Want to persuade? Harness the power of contrast, of the before/after variety. Don’t think before/after comparisons work? The garages of America overflow with exercise machines advertised on cable TV at 2 a.m. in commercials showing how people looked before and then, voilà, after whipping out their credit card and calling the 800 number.
I see this in trial work. The plaintiff's lawyer, in opening in a retaliation case, loves to intone: “My client was given high marks as an employee. She then complained about working conditions, and it all changed.”
Want an example of effective use of contrast? Watch the movie "The Rainmaker," in which a large insurance company denies the claim of a very ill person who later dies. At closing argument, the patient’s lawyer holds up two pieces of paper: one says number of claims filed, the other number of claims denied. The first number is big, the second only about 20 percent smaller. No ELMO, no fancy graphics. Just the power of contrast.

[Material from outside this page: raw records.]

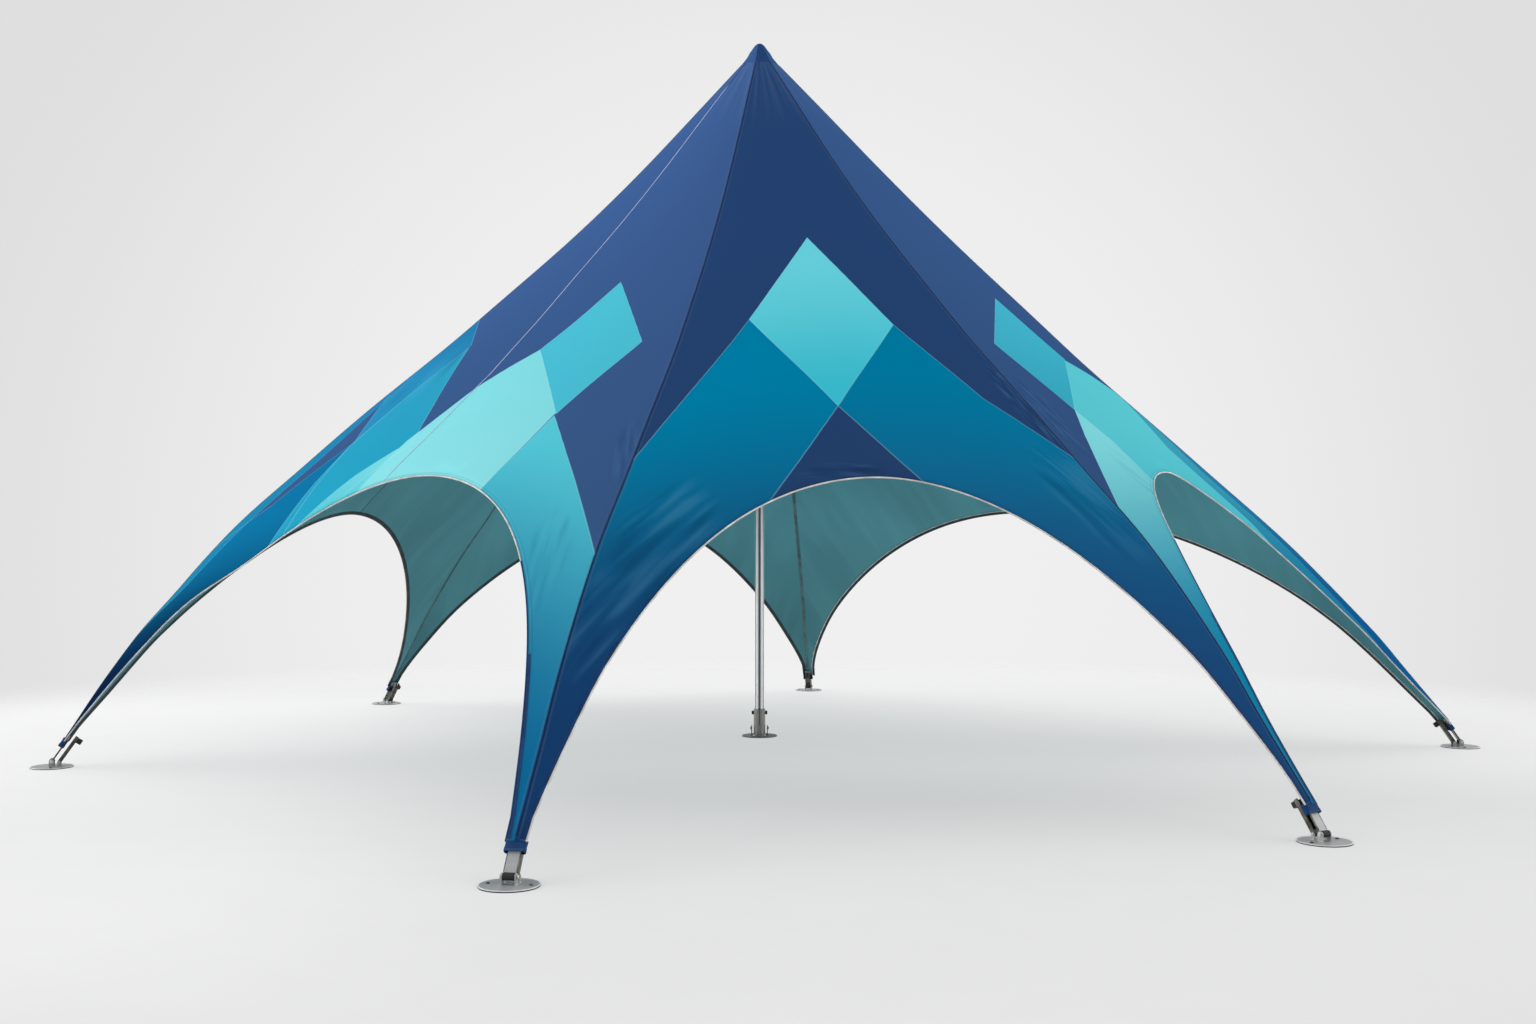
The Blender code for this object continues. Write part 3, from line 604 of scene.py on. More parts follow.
def meshOf(name, points, faces, material, sharp, place=None, uvs=None):
    mesh = bpy.data.meshes.new(name)
    mesh.from_pydata([tuple(p) for p in points], [], faces)
    if uvs:
        addUvs(mesh, "weave", uvs)
    mesh.materials.append(material)
    if place:
        mesh.transform(place)
    cleaned(mesh)
    mesh.shade_smooth()
    mesh.set_sharp_from_angle(angle=radians(sharp))
    return mesh


def addUvs(mesh, name, spots):
    layer = mesh.uv_layers.new(name=name)
    layer.data.foreach_set("uv", [value for loop in mesh.loops for value in spots[loop.vertex_index]])


def tubeFaces(rows, ring, start=0):  # the walls between rings of points
    corners = ((0, 0), (0, 1), (1, 1), (1, 0))
    return [tuple(start + (row + up) * ring + (k + on) % ring for up, on in corners)
            for row in range(rows) for k in range(ring)]


def closedFaces(rows, ring):  # the same with a lid at each end
    return tubeFaces(rows, ring) + [tuple(range(ring)), tuple(rows * ring + k for k in reversed(range(ring)))]


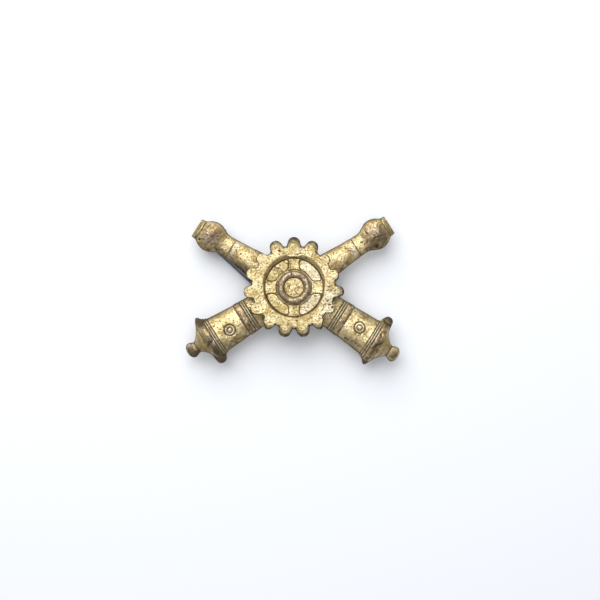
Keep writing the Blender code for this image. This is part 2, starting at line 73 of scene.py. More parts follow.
# The breech ends in a flared base ring: a point on one side, a shoulder on the other.
POINT_SIDE = (
    (18.1, 3.95), (18.8, 4.35), (19.3, 4.9), (19.65, 5.15), (20.0, 4.8), (20.3, 4.2),
    (20.65, 3.4), (21.1, 2.66), (21.6, 1.98), (22.1, 1.42), (22.4, 1.24),
)
SHOULDER_SIDE = (
    (18.1, 4.0), (18.8, 4.25), (19.4, 4.35), (20.0, 4.25), (20.25, 3.7), (20.6, 2.9),
    (21.1, 2.2), (21.6, 1.68), (22.1, 1.3), (22.4, 1.2),
)
KNOB_HALVES = ((22.65, 1.2), (22.95, 1.36), (23.25, 1.5), (23.6, 1.56))
CROWN_HEIGHTS = (
    (-22.55, 0.75), (-22.2, 1.15), (-21.85, 1.5), (-21.6, 1.58), (-21.3, 1.75), (-20.5, 2.15), (-19.1, 2.4),
    (-17.6, 2.0), (-16.5, 1.6), (-14.0, 1.62), (-9.9, 1.88), (-5.0, 2.2), (-2.5, 2.34),
    (0.0, 2.36), (8.0, 2.38), (9.6, 2.42), (12.4, 2.6), (17.5, 2.85), (18.2, 3.05),
    (19.2, 3.35), (20.0, 3.25), (20.4, 2.7), (21.2, 1.9), (22.1, 1.25), (22.5, 1.1),
    (23.0, 1.25), (23.6, 1.35),
)
MUZZLE_END = -22.4
KNOB_MIDDLE, KNOB_RUN = 23.6, 1.08
MUZZLE_EASE = 0.12  # round edge of the muzzle's face
STRUCK_EDGE = 0.38  # height of the trimmed edge that stands square to the back
SHEET = 0.6
LUG_RISE = 1.5
TRUNNION_PLACE, TRUNNION_ASIDE = 15.1, 0.48
TRUNNION_RINGS = ((-0.15, 1.1, 0.14), (0.05, 0.82, 0.16), (-0.06, 0.54, 0.08))  # height, radius, width
NET_STEP = 0.085  # between the points of the struck relief


def soften(values, step, width):
    """Rounds the corners of a run of values, as a struck edge is rounded."""
    reach = max(1, int(3 * width / step))
    bell = np.exp(-0.5 * (np.arange(-reach, reach + 1) * step / width) ** 2)
    padded = np.pad(values, reach, mode="edge")
    return np.convolve(padded, bell / bell.sum(), mode="valid")


def run_of(stations, along):
    """A size all along the barrel, from its values at a few stations."""
    places, sizes = zip(*stations)
    fine = np.arange(along.min() - 1, along.max() + 1, 0.02)
    return np.interp(along, fine, soften(np.interp(fine, places, sizes), 0.02, 0.1))


def ridge(along, middle, half, sharp=4):
    """A raised ring or band, 1 on its crown and 0 past its sides."""
    return np.exp(-np.abs((along - middle) / half) ** sharp)


def spot(along, aside, place, size, stretch=1.0, turn=0.0):
    """A dent or a patch, 1 in its middle."""
    ahead, over = along - place[0], aside - place[1]
    c, s = math.cos(turn), math.sin(turn)
    return np.exp(-(((ahead * c + over * s) / stretch) ** 2 + (over * c - ahead * s) ** 2) / size**2)


def spots(along, aside, given):
    """A list of dents or patches together: place, size, depth or amount, stretch, turn."""
    total = np.zeros_like(along)
    for place, size, amount, stretch, turn in given:
        total += amount * spot(along, aside, place, size, stretch, turn)
    return total


def lumps(x, y, seed, wave, count=14):
    """Slow unevenness of hand-finished metal, from about -1 to 1."""
    draw = np.random.default_rng(seed)
    total = np.zeros_like(x)
    for _ in range(count):
        bearing, phase = draw.uniform(0, 2 * math.pi, 2)
        pitch = 2 * math.pi / (wave * draw.uniform(0.6, 1.8))
        total += np.sin(pitch * (x * math.cos(bearing) + y * math.sin(bearing)) + phase)
    return total / math.sqrt(count)


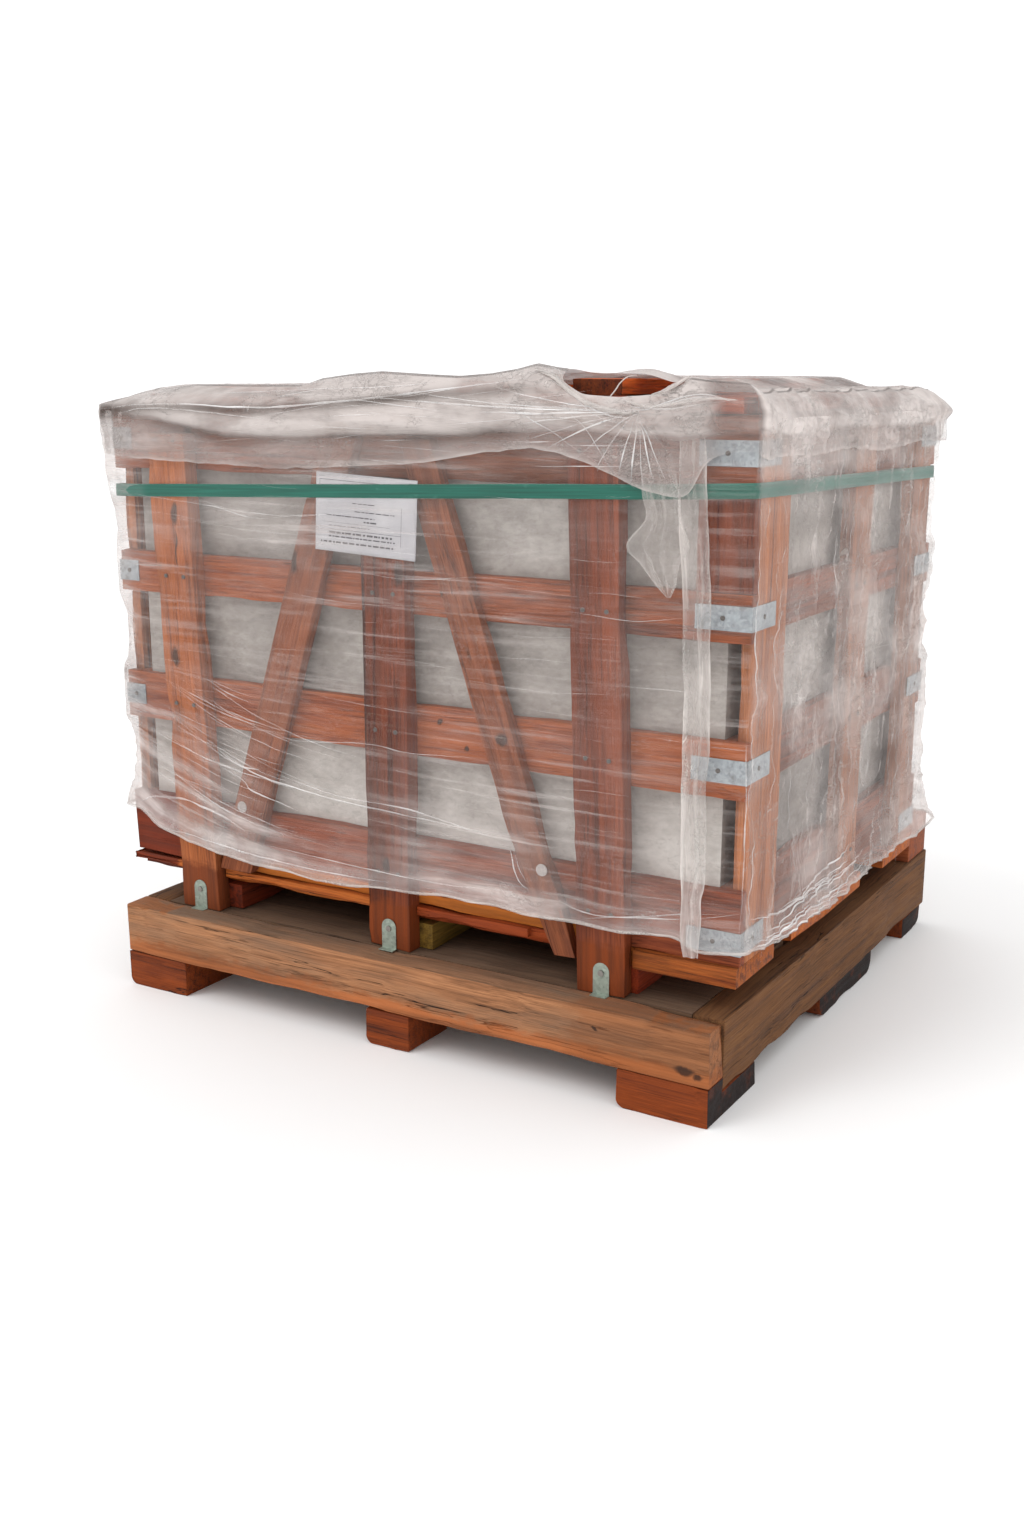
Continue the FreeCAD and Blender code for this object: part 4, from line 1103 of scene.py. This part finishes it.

Shakespeare wrote about the power of contrast in Henry IV. Prince Henry (Hal) will someday be king, yet he dallies in his youth with thieves and drunkards. Why? Because, when he ascends the throne, the contrast between his youthful frolics will make him look all the wiser:
“Yet herein will I imitate the sun,/Who doth permit the base contagious clouds/To smother up his beauty from the world,/That, when he pleased again to be himself,/Being wanted, he may be more wondered at/By breaking through the foul and ugly mist/. . . And like bright metal on a sullen ground/My reformation, glitt'ring o'er my fault,/Shall show more goodly and attract more eyes/Than that which has no foil to set it off./I'll so offend to make offense a skill,/Redeeming time when men think least I will."